Ronnie Knox took over as the first quarter ended and when he was smeared on his first play, the dramatists in the press box sat up and hoped maybe Cal would be fired up enough to try to demolish at least this turncoat who had played frosh football with them before defecting to the enemy. But Knox coolly crashed for 12 yards on the next play and, before the day was over, had scored two touchdowns, completed six of 10 passes for 80 yards and run for 24 more.

"One of these days," said California Coach Lynn Waldorf afterward, "we got to get back into this conference.... UCLA and USC are so much stronger than anybody else in the league, it's pretty much a two-team show."

This year a surprising Washington managed to startle the country by walloping Minnesota 30-0 and edging Southern Cal in the mud 7-0. But Saturday the Huskies lost to Oregon State by a score of 13-7 and must still play UCLA on November 12 in Los Angeles. As Pappy Waldorf said, the conference is a two-team league and its championship will be decided November 19 between USC and UCLA.
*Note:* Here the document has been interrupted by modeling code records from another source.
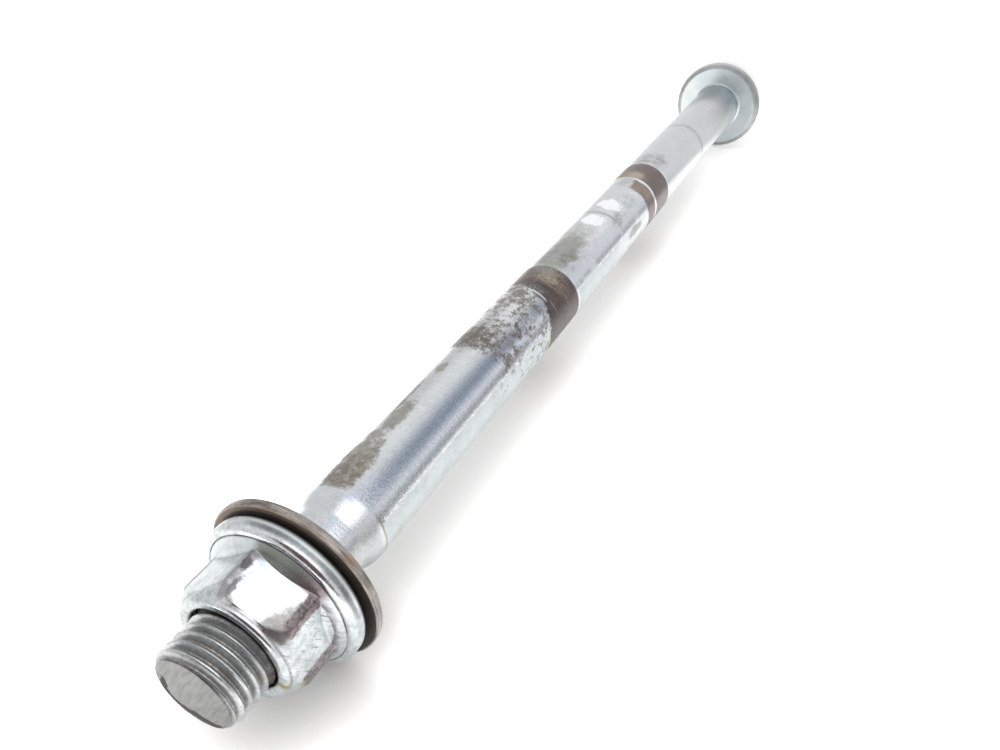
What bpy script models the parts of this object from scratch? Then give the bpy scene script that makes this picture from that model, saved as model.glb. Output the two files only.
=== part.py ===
# Rear wheel axle of a motorcycle, with its washer and self-locking flange nut.
# Metres, +Z up. It stands on its head: the origin is the centre of the head's end face,
# and +Z runs along the axle to the end of the thread.

import math

import bmesh
import bpy
from mathutils import Matrix

mm = 0.001

# Axle: sizes that can each be set by themselves
shaft_diameter = 15.0 * mm
under_head_length = 257.0 * mm
thread_diameter = 14.0 * mm
thread_length = 24.0 * mm
thread_end_diameter = 12.1 * mm
blank_diameter = 13.0 * mm
shoulder_distance = 33.2 * mm
shoulder_radius = 8.2 * mm
neck_diameter = 14.7 * mm
neck_length = 45.5 * mm
neck_edge = 0.3 * mm
neck_fillet = 0.8 * mm

# Axle head
head_flange_diameter = 28.3 * mm
head_flange_thickness = 3.2 * mm
head_rim_chamfer = 1.45 * mm
head_rim_drop = 1.1 * mm
head_back_drop = 0.7 * mm
head_hexagon_width = 19.0 * mm
head_hexagon_height = 8.8 * mm
head_corner_radius = 0.5 * mm

# Nut
nut_distance = 19.8 * mm
nut_height = 12.6 * mm
nut_hexagon_width = 19.0 * mm
nut_corner_radius = 0.6 * mm
nut_turned_by = math.radians(5.5)
nut_flange_diameter = 26.6 * mm
nut_flange_height = 3.2 * mm
nut_flange_foot = 1.3 * mm
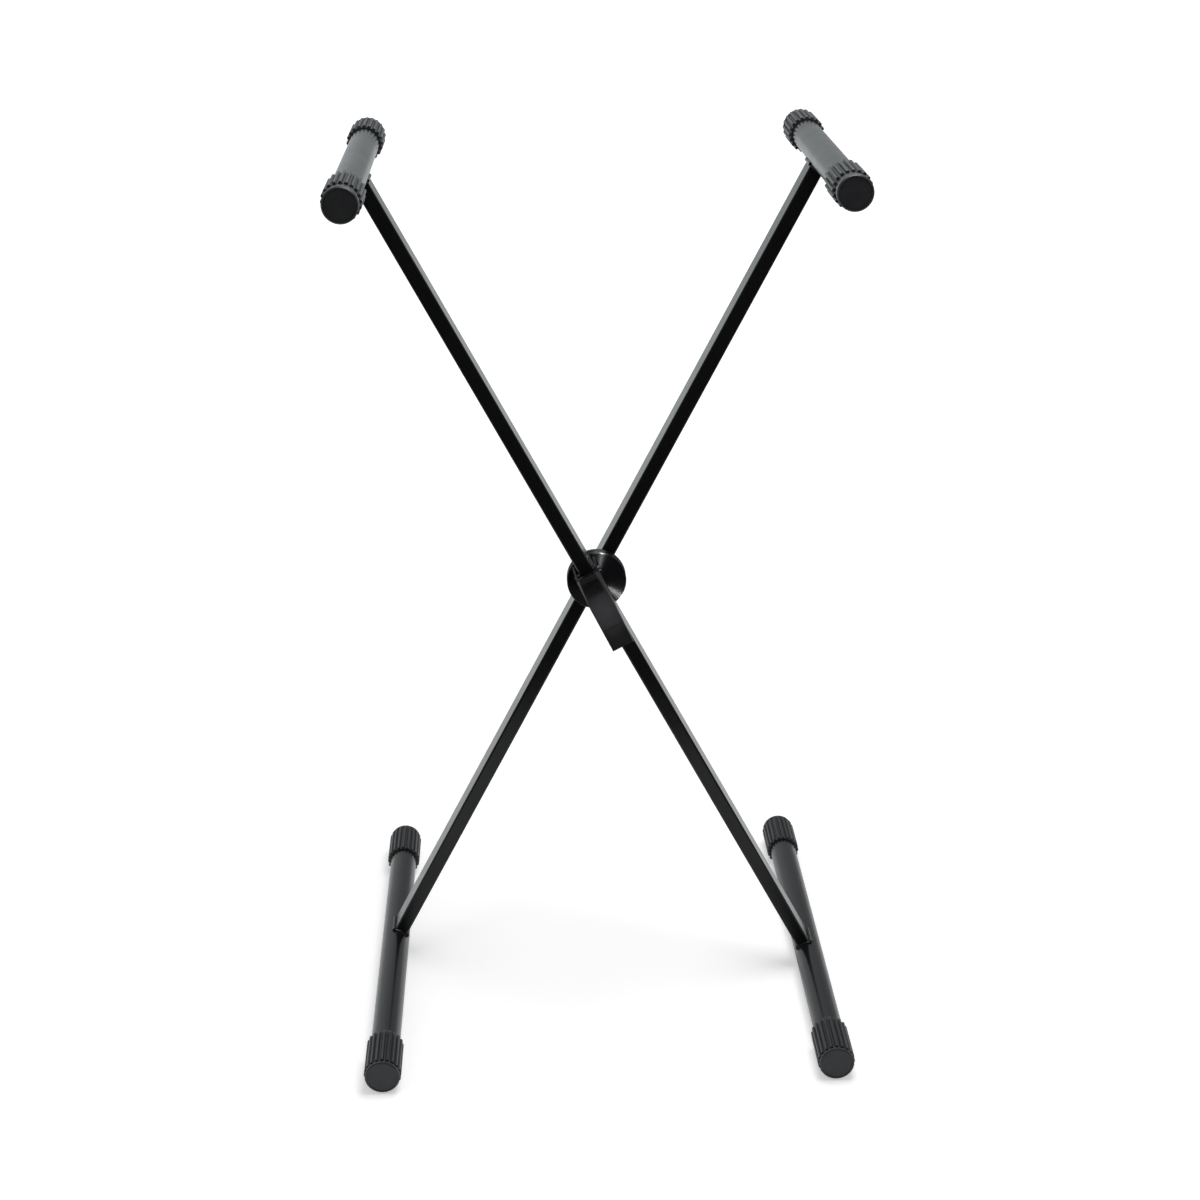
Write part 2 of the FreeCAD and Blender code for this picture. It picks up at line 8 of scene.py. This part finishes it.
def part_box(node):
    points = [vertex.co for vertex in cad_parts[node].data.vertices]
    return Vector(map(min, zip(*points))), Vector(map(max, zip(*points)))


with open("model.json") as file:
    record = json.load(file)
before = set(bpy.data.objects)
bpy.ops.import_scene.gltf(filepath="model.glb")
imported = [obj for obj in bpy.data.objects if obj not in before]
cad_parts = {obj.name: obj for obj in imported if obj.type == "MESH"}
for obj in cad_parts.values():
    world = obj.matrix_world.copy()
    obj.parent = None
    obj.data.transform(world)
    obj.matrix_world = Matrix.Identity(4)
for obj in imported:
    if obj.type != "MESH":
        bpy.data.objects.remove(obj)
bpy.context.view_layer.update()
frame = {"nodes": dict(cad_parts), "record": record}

# Looks of the folding keyboard stand, in metres and in the frame's axes.
# Every piece is a solid of the frame. This script gives each its finish, rounds the edges
# of the caps, the lever and the lock nut, and adds the stage, the lamps and the camera.

NODES = frame["nodes"]
MM = 0.001
WHITE = (1.0, 1.0, 1.0)
RIGHTWARD = Vector((1, 0, 0))
BACKWARD = Vector((0, 1, 0))
UPWARD = Vector((0, 0, 1))

# ---- sizes of the finishes ---------------------------------------------------------
RING_PITCH_MM = 0.35            # turned rings of the clutch plate
LEVER_HIGHLIGHT_MM = (8, 30)             # from the lever's middle, where its painted highlight fades
CAP_ROUND_MM = 0.22
LEVER_ROUND_MM = 0.45
NUT_ROUND_MM = 0.2
CREASE = math.radians(32.0)     # sharper edges than this are rounded

# ---- camera, fitted to the photograph --------------------------------------------
CAMERA_PLACE = Vector((-0.0700, -2.1109, 1.2328))
CAMERA_PITCH = math.radians(20.905)      # below the horizon
CAMERA_YAW = math.radians(1.998)         # towards +X
CAMERA_ROLL = math.radians(-0.608)
LENS_MM = 64.48
SENSOR_MM = 36.0

# ---- stage and lamps -------------------------------------------------------------
PAPER_REACH = 14.0                # half a side of the floor
PAPER_DROP = 0.5 * MM             # the floor lies this far under the feet
PAPER_SPAN = (0.45, 2.2)          # metres from the stand, where its own light grows
PAPER_SEEN = (0.46, 0.95)         # that light to the camera, near and far
PAPER_MIRRORED = (0.34, 0.66)     # and to reflections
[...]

They are both good football teams and both might be undefeated if the sun always shone elsewhere as it does in their homeland. UCLA, with Knox and Tailback Sam Brown and two outstanding fullbacks in Bob Davenport and Doug Peters, has lost only to Maryland 7-0 in the rain. USC, with more depth and more speed and one of the country's finest backs in Jon Arnett, has been erratic—and doesn't like bad weather either. After beating a very good Big Ten team, Wisconsin, 33-21 two weeks ago, the Trojans lost to a less impressive one, Minnesota, by a 25-19 score in a snowstorm which swept across Minneapolis on Saturday.

The Trojans can't play in the Rose Bowl this year, anyway, since they represented the conference there last season. So the question appears to be not whether UCLA can beat USC November 19 but whether UCLA can beat Michigan or Michigan State in the Rose Bowl January 2.

PHOTO

UCLA 47 CALIFORNIA 0

Ripping off 19 yards around right end behind the blocking of teammate Doug Peters, UCLA Tailback Sam Brown showed downtrodden California early in the first quarter one of the big reasons why the Bruins are among the nation's best—and remain top-rated on the West Coast.